Gleneagles residents say they are not allowed to walk near Ryder Cup venue

Martyn Clapham
By Martyn Clapham September 25, 2014 10:16

A group of residents living near Gleneagles, host of the Ryder Cup, has said the access bans at the event have been so severe that they are not even allowed to walk on land near the tournament in case they catch a glimpse of one of the holes.

The land at Gleneagles. Image by Tom Jervis

The land at Gleneagles. Image by Tom Jervis

The locals say organisers have put in place far more measures than were used at either the Commonwealth Games earlier this summer or at the G8 summit of world leaders at Gleneagles in 2005.

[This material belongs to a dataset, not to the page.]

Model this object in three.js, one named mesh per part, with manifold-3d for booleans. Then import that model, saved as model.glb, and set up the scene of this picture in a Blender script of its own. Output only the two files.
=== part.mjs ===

At the heart of the issue is a special exemption to Scotland’s ‘right to roam’ law, which has been backed by both Perth and Kinross Council and Scottish ministers, and restricts public access to land at Auchterarder, which is near the tournament course and some of the course can be seen from parts of it.

Local people have been barred from using the land since early August, according to the new laws.

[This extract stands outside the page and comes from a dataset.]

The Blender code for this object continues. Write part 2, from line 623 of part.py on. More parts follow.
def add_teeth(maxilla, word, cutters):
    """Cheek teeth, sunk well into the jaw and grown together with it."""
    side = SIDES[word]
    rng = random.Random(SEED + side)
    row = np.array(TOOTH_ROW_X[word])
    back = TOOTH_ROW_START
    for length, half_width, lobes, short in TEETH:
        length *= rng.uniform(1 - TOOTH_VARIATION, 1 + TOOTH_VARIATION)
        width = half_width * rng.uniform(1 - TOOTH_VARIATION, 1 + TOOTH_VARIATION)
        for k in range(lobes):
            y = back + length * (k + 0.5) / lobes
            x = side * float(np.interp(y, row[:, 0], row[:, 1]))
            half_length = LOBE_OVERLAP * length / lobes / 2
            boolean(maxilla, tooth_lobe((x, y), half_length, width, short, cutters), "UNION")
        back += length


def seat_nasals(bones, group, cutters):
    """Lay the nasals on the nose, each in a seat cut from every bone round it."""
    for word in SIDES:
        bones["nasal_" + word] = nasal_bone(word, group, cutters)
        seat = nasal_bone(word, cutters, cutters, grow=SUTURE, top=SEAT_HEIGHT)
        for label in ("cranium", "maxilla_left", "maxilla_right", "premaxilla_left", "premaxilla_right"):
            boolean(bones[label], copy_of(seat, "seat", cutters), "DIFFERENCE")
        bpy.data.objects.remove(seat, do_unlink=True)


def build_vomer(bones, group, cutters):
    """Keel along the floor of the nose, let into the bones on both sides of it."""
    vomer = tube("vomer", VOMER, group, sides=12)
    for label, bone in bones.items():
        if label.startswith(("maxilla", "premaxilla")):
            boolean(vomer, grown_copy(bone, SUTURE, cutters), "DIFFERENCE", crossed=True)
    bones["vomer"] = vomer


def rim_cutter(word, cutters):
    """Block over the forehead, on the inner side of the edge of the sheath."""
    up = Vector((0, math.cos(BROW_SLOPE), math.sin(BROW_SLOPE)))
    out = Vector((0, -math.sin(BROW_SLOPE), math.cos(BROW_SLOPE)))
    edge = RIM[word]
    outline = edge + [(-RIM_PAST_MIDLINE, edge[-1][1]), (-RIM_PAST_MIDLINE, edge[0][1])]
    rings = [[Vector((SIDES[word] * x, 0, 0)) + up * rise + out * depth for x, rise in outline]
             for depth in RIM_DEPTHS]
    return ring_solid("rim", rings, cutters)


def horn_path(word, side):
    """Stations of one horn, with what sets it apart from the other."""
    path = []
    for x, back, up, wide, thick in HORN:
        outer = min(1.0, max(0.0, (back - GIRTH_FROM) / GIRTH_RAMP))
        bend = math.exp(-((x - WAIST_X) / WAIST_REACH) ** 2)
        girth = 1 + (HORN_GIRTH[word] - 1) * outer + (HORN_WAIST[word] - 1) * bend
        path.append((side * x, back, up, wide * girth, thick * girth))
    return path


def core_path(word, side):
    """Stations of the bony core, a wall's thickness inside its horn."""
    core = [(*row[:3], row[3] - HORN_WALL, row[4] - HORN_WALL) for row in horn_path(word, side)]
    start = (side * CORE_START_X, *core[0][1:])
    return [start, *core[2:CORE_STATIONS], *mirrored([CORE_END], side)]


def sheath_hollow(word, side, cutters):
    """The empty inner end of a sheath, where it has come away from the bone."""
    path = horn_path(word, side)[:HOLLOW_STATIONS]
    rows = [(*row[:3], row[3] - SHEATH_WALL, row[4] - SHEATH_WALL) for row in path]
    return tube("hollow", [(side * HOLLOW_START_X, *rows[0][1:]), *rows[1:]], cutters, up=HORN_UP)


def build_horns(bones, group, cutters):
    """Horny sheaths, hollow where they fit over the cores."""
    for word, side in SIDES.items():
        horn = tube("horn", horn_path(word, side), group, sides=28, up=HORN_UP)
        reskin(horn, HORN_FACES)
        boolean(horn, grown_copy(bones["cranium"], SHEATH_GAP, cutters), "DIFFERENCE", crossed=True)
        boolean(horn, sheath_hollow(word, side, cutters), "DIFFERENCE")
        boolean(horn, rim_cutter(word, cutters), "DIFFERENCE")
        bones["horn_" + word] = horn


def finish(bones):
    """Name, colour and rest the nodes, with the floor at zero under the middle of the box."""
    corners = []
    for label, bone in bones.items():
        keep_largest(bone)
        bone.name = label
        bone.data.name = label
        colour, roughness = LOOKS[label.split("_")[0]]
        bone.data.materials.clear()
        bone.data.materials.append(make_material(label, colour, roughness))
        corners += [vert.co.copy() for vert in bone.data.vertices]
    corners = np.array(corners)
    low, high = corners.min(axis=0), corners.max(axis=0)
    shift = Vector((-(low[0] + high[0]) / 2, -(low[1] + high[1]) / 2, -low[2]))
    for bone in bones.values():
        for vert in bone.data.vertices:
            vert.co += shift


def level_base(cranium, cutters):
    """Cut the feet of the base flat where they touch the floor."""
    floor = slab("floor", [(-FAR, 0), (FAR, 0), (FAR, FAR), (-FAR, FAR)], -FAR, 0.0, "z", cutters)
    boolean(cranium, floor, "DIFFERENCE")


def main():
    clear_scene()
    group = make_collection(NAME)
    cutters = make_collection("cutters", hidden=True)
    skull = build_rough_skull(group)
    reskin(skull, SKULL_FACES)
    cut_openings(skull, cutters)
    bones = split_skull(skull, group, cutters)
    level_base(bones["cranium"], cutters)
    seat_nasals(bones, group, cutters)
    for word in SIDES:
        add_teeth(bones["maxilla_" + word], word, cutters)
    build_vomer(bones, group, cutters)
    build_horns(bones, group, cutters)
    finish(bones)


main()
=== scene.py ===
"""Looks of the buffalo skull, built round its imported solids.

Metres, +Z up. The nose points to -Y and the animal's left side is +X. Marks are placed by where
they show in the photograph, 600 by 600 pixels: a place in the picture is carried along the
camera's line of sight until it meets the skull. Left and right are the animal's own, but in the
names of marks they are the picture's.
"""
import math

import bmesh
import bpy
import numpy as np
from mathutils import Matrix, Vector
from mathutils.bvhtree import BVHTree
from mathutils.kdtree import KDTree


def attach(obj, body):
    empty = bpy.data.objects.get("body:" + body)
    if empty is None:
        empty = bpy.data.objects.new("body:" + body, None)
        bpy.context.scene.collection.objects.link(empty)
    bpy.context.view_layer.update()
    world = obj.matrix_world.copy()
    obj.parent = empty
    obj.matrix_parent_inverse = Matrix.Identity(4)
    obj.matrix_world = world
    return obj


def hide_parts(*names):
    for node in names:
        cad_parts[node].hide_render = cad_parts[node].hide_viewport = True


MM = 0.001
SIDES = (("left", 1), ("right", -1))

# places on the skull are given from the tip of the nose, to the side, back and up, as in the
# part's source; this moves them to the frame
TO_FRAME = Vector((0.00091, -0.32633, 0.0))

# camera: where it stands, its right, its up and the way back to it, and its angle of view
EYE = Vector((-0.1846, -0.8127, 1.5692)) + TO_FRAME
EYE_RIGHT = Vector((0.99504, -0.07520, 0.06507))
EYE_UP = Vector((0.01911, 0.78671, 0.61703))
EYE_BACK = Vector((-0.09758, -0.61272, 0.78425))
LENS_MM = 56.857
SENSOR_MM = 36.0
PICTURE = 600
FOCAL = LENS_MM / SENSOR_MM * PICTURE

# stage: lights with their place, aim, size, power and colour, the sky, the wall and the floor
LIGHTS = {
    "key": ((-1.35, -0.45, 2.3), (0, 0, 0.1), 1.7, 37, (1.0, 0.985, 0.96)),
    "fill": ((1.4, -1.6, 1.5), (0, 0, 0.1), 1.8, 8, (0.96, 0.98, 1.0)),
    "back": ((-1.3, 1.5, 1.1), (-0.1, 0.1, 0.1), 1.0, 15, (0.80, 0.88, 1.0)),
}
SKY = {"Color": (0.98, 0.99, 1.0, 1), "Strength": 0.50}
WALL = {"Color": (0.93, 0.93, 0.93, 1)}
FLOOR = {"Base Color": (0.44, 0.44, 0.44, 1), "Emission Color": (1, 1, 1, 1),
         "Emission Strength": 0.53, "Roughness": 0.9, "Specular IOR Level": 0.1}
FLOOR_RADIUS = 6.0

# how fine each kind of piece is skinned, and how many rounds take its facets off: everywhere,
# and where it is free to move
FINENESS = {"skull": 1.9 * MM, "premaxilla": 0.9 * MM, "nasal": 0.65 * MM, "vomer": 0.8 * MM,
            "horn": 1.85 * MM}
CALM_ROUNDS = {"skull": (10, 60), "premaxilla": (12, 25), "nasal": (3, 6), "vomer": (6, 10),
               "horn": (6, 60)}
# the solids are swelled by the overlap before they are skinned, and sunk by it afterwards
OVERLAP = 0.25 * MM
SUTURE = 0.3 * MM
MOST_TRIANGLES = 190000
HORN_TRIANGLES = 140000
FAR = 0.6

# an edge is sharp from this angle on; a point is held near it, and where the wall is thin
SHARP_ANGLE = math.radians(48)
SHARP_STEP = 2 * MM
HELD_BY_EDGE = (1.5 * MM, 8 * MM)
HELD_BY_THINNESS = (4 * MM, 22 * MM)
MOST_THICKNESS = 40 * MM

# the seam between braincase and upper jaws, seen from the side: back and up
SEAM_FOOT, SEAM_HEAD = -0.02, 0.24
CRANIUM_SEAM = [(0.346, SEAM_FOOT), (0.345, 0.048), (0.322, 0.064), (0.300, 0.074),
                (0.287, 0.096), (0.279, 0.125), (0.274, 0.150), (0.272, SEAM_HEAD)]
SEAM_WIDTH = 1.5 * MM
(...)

“It is ridiculous that the public are being told that they cannot use their statutory rights of access to walk on land well outside the boundaries of the Gleneagles golf course simply because it might provide them with a view of a couple of holes on the Ryder Cup course,” said Dave Morris, the director of Ramblers Scotland.

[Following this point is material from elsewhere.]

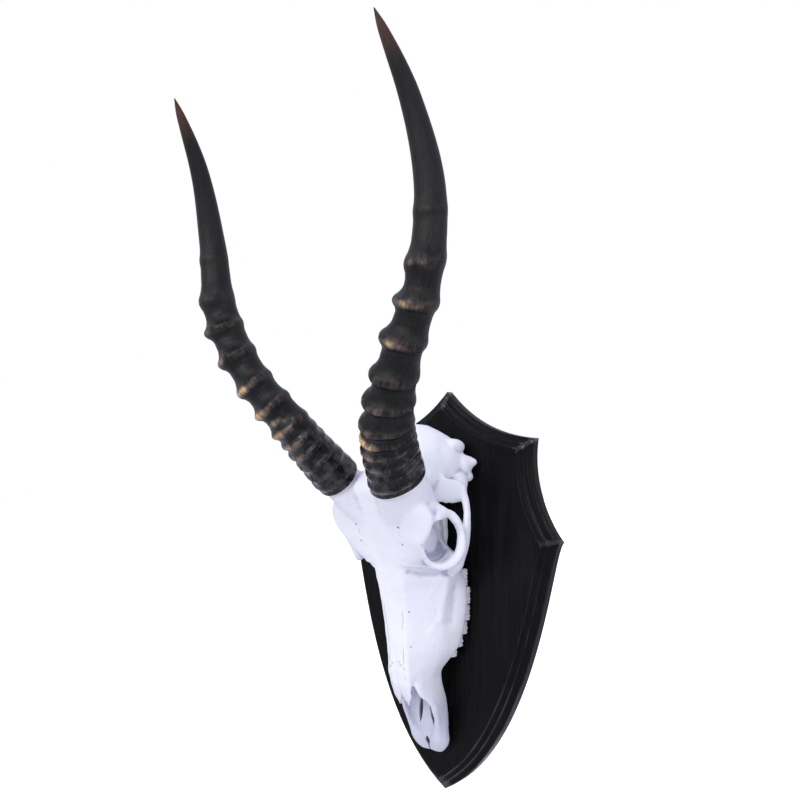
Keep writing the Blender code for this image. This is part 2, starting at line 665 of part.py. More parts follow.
def slit_cutter(side, name):
    """A slim pointed opening through the floor of the nose."""
    low_side, high_side, half, low, high = PALATE_SLIT
    bm = bmesh.new()
    rings = []
    for out in (0.0, PALATE_REACH):
        middles = [low_side + (high_side - low_side) * t for t, w in SLIT_SHAPE]
        rings.append([place(side * (middle + half * w), out, low + (high - low) * t)
                      for middle, (t, w) in zip(middles, SLIT_SHAPE)])
    loft(bm, rings)
    return cutter(name, bm)


def split_cutter():
    """The split that runs up from the snout's tip and ends in a small opening."""
    outline = [(half, up) for up, half in TIP_SPLIT] + [(-half, up) for up, half in reversed(TIP_SPLIT)]
    bm = bmesh.new()
    loft(bm, [[place(side, out, up) for side, up in outline] for out in (0.0, PALATE_REACH)])
    return cutter("tip_split", bm)


def nasal_cutter():
    """What is trimmed off the ends of the nasal bones to leave their two points."""
    bm = bmesh.new()
    right = [(-side, up) for side, up in reversed(NASAL_SLANT)]
    for outline in (NASAL_CLEFT, NASAL_SLANT, right):
        loft(bm, [[place(side, out, up) for side, up in outline] for out in NASAL_TRIM_OUT])
    return cutter("nasal_trim", bm)


def foramen_cutter():
    """The opening for the spinal cord, between the condyles."""
    bm = bmesh.new()
    blob(bm, *FORAMEN)
    return cutter("foramen_magnum", bm)


def build_screw(plaque, skull):
    """A countersunk screw that holds the skull from the back of the plaque."""
    steel = material("zinc_plated_steel", (0.55, 0.55, 0.56), 0.35, 1.0)
    for name, grow in (("mounting_screw", 0.0), ("screw_hole", GAP)):
        bm = bmesh.new()
        head = SCREW_HEAD + grow
        shank = SCREW_SHANK + grow
        top = -SCREW_SUNK if grow else SCREW_SUNK
        rings = []
        profile = ((head, top), (head, SCREW_RIM), (shank, SCREW_NECK), (shank, SCREW_LENGTH + grow))
        for radius, depth in profile:
            ring = []
            for k in range(SCREW_SIDES):
                turn = math.tau * k / SCREW_SIDES
                side = SCREW_PLACE[0] + radius * math.cos(turn)
                up = SCREW_PLACE[1] + radius * math.sin(turn)
                ring.append(Vector((side, -depth, up)) * MM)
            rings.append(ring)
        loft(bm, rings)
        if grow:
            hole = cutter(name, bm)
            cut(plaque, hole)
            cut(skull, hole)
        else:
            finish_object(name, bm, steel, smooth_angle=30)


def main():
    for obj in list(bpy.data.objects):
        bpy.data.objects.remove(obj)
    bone = material("bleached_bone", (0.86, 0.86, 0.90), 0.55)
    enamel = material("tooth_enamel", (0.84, 0.83, 0.84), 0.4)
    keratin = material("black_horn", (0.022, 0.019, 0.018), 0.35)
    plaque = build_plaque()
    skull = build_skull(bone)
    for side, word in ((1, "left"), (-1, "right")):
        cut(skull, orbit_cutter(side, f"orbit_{word}"))
    cut(skull, nose_cutter("nose_hollow", NOSE_HOLLOW))
    cut(skull, foramen_cutter())
    one_skin(skull, "skin_after_cuts")
    smooth = skull.modifiers.new("soften", "SMOOTH")
    smooth.factor = 0.5
    smooth.iterations = 4
    fewer = skull.modifiers.new("fewer_faces", "DECIMATE")
    fewer.ratio = SKULL_KEEP
    for side, word in ((1, "left"), (-1, "right")):
        cut(skull, horn_seat(side, f"horn_seat_{word}"))
        cut(skull, slit_cutter(side, f"palate_slit_{word}"))
        build_horn(side, f"horn_{word}", keratin)
    cut(skull, split_cutter())
    cut(skull, nasal_cutter())
    cut(skull, tooth_sockets())
    build_teeth(enamel)
    build_screw(plaque, skull)


main()
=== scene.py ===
# %% [markdown]
# # A blesbok skull on a shield plaque
# A bleached antelope skull hangs nose down on a black wooden shield. This lesson dresses the
# finished solids: it models the bone, the ringed horns, the cheek teeth and the carved plaque
# again with finer meshes, and gives each of them a material made of nodes. The solids are
# loaded first, because every new piece has to sit where its solid sits.

# %% Load the solids
import json
import math
import random

import bmesh
import bpy
import numpy as np
from mathutils import Matrix, Vector, geometry, noise

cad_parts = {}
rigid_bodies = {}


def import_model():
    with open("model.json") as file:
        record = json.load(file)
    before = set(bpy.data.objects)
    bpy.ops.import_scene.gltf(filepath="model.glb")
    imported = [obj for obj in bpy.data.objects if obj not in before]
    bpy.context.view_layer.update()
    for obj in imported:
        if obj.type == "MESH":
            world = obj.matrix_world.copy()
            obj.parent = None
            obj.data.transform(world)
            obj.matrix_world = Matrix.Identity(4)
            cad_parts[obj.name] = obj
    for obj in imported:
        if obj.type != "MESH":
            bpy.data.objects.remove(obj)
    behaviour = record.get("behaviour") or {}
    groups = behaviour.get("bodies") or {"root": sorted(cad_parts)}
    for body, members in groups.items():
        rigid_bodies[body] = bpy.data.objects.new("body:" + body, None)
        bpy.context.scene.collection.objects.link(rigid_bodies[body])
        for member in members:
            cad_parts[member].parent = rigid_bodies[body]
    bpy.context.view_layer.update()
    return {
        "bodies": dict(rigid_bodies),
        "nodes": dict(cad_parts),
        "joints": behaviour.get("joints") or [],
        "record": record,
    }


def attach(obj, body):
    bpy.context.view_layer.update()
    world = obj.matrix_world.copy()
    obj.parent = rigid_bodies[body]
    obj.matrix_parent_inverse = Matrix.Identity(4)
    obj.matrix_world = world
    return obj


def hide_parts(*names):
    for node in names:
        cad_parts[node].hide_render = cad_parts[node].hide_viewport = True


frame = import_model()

# %% [markdown]
# ## Places on the skull
# A skull has no straight edge to measure from, so places on it are written in millimetres as
# (side, out, up): side is the distance from the middle plane, out is the distance in front of
# the plaque's face, and up is the height. One function turns such a place into metres.

# %% Places in millimetres
MM = 0.001
# The gap that touching pieces keep
GAP = 0.3
PLAQUE_THICK = 21.0


def place(side, out, up):
    """A point in metres from its distance sideways, out from the plaque's face, and up."""
    return Vector((side, -(PLAQUE_THICK + out), up)) * MM


print("the plaque's face is at", round(place(0, 0, 0).y, 4), "m")

# %% Smooth curves through given values
def flow(keys, values, where):
    """Values of a smooth curve that passes through the given values at the given keys."""
    keys = np.asarray(keys, float)
    values = np.asarray(values, float)
    slopes = np.gradient(values, keys, axis=0)
    where = np.asarray(where, float)
    low = np.clip(np.searchsorted(keys, where, side="right") - 1, 0, len(keys) - 2)
    span = keys[low + 1] - keys[low]
    t = (where - keys[low]) / span
    shape = t.shape + (1,) * (values.ndim - 1)
    t = t.reshape(shape)
    span = span.reshape(shape)
    start = (2 * t**3 - 3 * t**2 + 1) * values[low] + (t**3 - 2 * t**2 + t) * span * slopes[low]
    end = (3 * t**2 - 2 * t**3) * values[low + 1] + (t**3 - t**2) * span * slopes[low + 1]
    return start + end


def around(points, count):
    """A closed smooth ring of count points through the given ones."""
    points = np.asarray(points, float)
    lead = 3
    wrapped = np.concatenate([points[-lead:], points, points[:lead + 1]])
    keys = np.arange(len(wrapped)) - lead
    return flow(keys, wrapped, np.linspace(0, len(points), count, endpoint=False))


def evenly(rows, count):
    """Count rows of values, at even steps along a smooth curve through the given ones."""
    return flow(range(len(rows)), rows, np.linspace(0, len(rows) - 1, count))


def mirrored(points):
    """The other half of an outline, in the order that goes on from the given half's end."""
    return [(-side, other) for side, other in reversed(points)]


print("halfway between 0 and 1:", flow((0, 1), (0, 1), 0.5))

# %% Finished objects
def finish_object(name, bm):
    """Turn a bmesh into a named object whose faces point outwards."""
    bmesh.ops.recalc_face_normals(bm, faces=bm.faces)
    mesh = bpy.data.meshes.new(name)
    bm.to_mesh(mesh)
    bm.free()
    obj = bpy.data.objects.new(name, mesh)
    bpy.context.collection.objects.link(obj)
    return obj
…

“The arrangements being put in place at Gleneagles appear to be closer to a Scottish version of Alcatraz.”

Sandra Murray, a retired tourist officer, has walked her dogs on Auchterarder golf course, next to the Ryder Cup course at Gleneagles, for more than 32 years. “I am so annoyed that a golf company can come along and close down so much land for so long,” she told the Sunday Herald.

She pointed out that the G8 summit of world leaders was held at Gleneagles in 2005 without having to close off land at Auchterarder. “They keep saying it’s for safety and security, but I would have thought that presidents and prime ministers were much more of a security risk than a few golfers,” she said.

The land rights campaigner, Andy Wightman, has also criticised the restrictions as a gross overreaction. Auchterarder golf course is common land that belonged to local people, he said. “Commons are for the people and not for corporate elites,” he insisted.

The backers and organisers of the Ryder Cup accepted that it would cause disruption to local residents, but argued that this would be dwarfed by the huge economic benefits it would bring.

“As with any large event of this nature there will always be some disruption to local residents but the long-term tourism and economic benefits will far outweigh the short-term inconvenience,” said a spokesman for tourism agency VisitScotland.


The organisers, Ryder Cup Europe, recalled that there had been similar restrictions at previous events in Wales and Ireland. “Some access restrictions need to be in place to protect the site,” said a spokesman.

According to Perth and Kinross Council, the Ryder Cup is expected to attract 45,000 spectators each day and a TV audience of 600 million in 183 countries. “The closures are necessary to ensure the access to the event is strictly monitored and co-ordinated by the event organisers,” said a council spokeswoman.

The Scottish Government confirmed that it had approved exemptions to access rights “on the grounds of safety and security in order to stage the Ryder Cup at Gleneagles”.